» **WRITTEN EXERCISE**
Copy every line of the listing exactly.

» **PROVIDED MATERIAL**
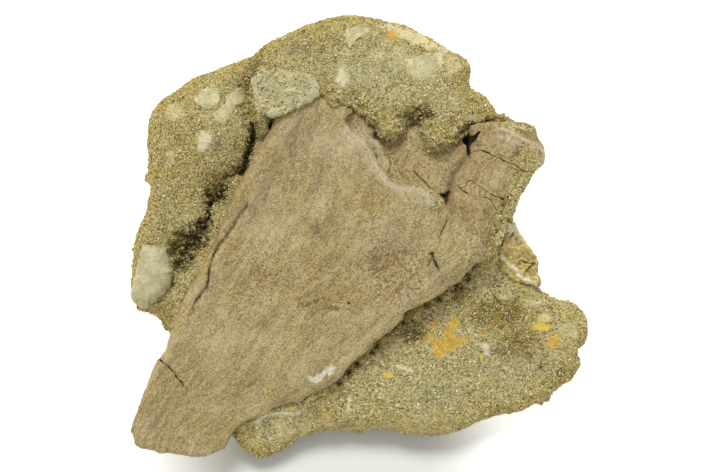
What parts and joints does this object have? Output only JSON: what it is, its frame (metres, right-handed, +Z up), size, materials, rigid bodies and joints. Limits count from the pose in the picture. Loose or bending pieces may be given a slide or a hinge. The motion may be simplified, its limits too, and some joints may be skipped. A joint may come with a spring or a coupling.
{
  "type": "fossil dinosaur bone in sandstone",
  "caption": "Broad flat dinosaur bone with a raised, cracked strut, lying half exposed in a rugged block of coarse sandstone with pale clay pebbles; a display specimen.",
  "frame": {"origin": "on the ground plane under the middle of the specimen's bounding box", "axes": "+Z up from the flat break that it lies on, +Y from the front edge to the thick back edge, +X to the right as seen from the front"},
  "size_m": [0.1854, 0.1726, 0.0699],
  "materials": {
    "sandstone": "coarse olive and ochre sand grains, matt",
    "fossil_bone": "fine-grained warm taupe, dull satin",
    "claystone": "smooth pale grey-cream, matt",
    "speckled_claystone": "pale with dark sand specks, matt",
    "flaky_claystone": "flaky pale yellow, matt"
  },
  "bodies": {
    "root": {"sandstone_matrix": "sandstone", "bone_blade": "fossil_bone", "bone_strut_middle": "fossil_bone", "bone_strut_end": "fossil_bone", "bone_wedge_chip": "fossil_bone", "clay_pebble_left": "claystone", "clay_pebble_top": "speckled_claystone", "clay_flake_right": "flaky_claystone", "clay_chip_crown": "claystone", "clay_chip_ridge": "claystone", "clay_chip_brow_round": "claystone", "clay_chip_brow_long": "claystone"}
  },
  "joints": []
}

» **CORRECT RESULT**
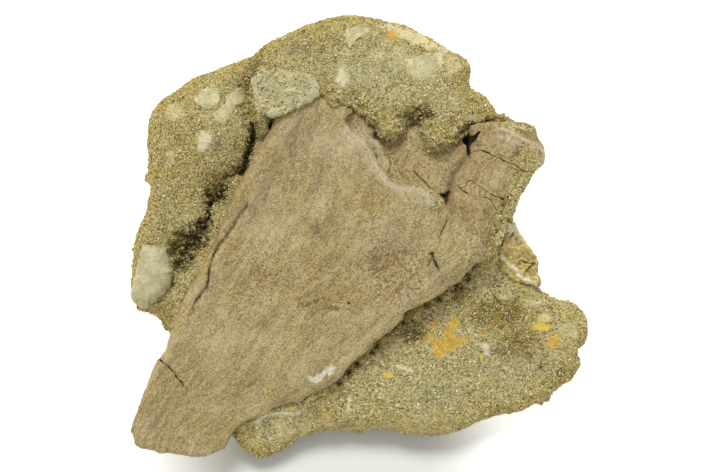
What parts and joints does this object have? Output only JSON: what it is, its frame (metres, right-handed, +Z up), size, materials, rigid bodies and joints. Limits count from the pose in the picture. Loose or bending pieces may be given a slide or a hinge. The motion may be simplified, its limits too, and some joints may be skipped. A joint may come with a spring or a coupling.
{
  "type": "fossil dinosaur bone in sandstone",
  "caption": "Broad flat dinosaur bone with a raised, cracked strut, lying half exposed in a rugged block of coarse sandstone with pale clay pebbles; a display specimen.",
  "frame": {"origin": "on the ground plane under the middle of the specimen's bounding box", "axes": "+Z up from the flat break that it lies on, +Y from the front edge to the thick back edge, +X to the right as seen from the front"},
  "size_m": [0.1854, 0.1726, 0.0699],
  "materials": {
    "sandstone": "coarse olive and ochre sand grains, matt",
    "fossil_bone": "fine-grained warm taupe, dull satin",
    "claystone": "smooth pale grey-cream, matt",
    "speckled_claystone": "pale with dark sand specks, matt",
    "flaky_claystone": "flaky pale yellow, matt"
  },
  "bodies": {
    "root": {"sandstone_matrix": "sandstone", "bone_blade": "fossil_bone", "bone_strut_middle": "fossil_bone", "bone_strut_end": "fossil_bone", "bone_wedge_chip": "fossil_bone", "clay_pebble_left": "claystone", "clay_pebble_top": "speckled_claystone", "clay_flake_right": "flaky_claystone", "clay_chip_crown": "claystone", "clay_chip_ridge": "claystone", "clay_chip_brow_round": "claystone", "clay_chip_brow_long": "claystone"}
  },
  "joints": []
}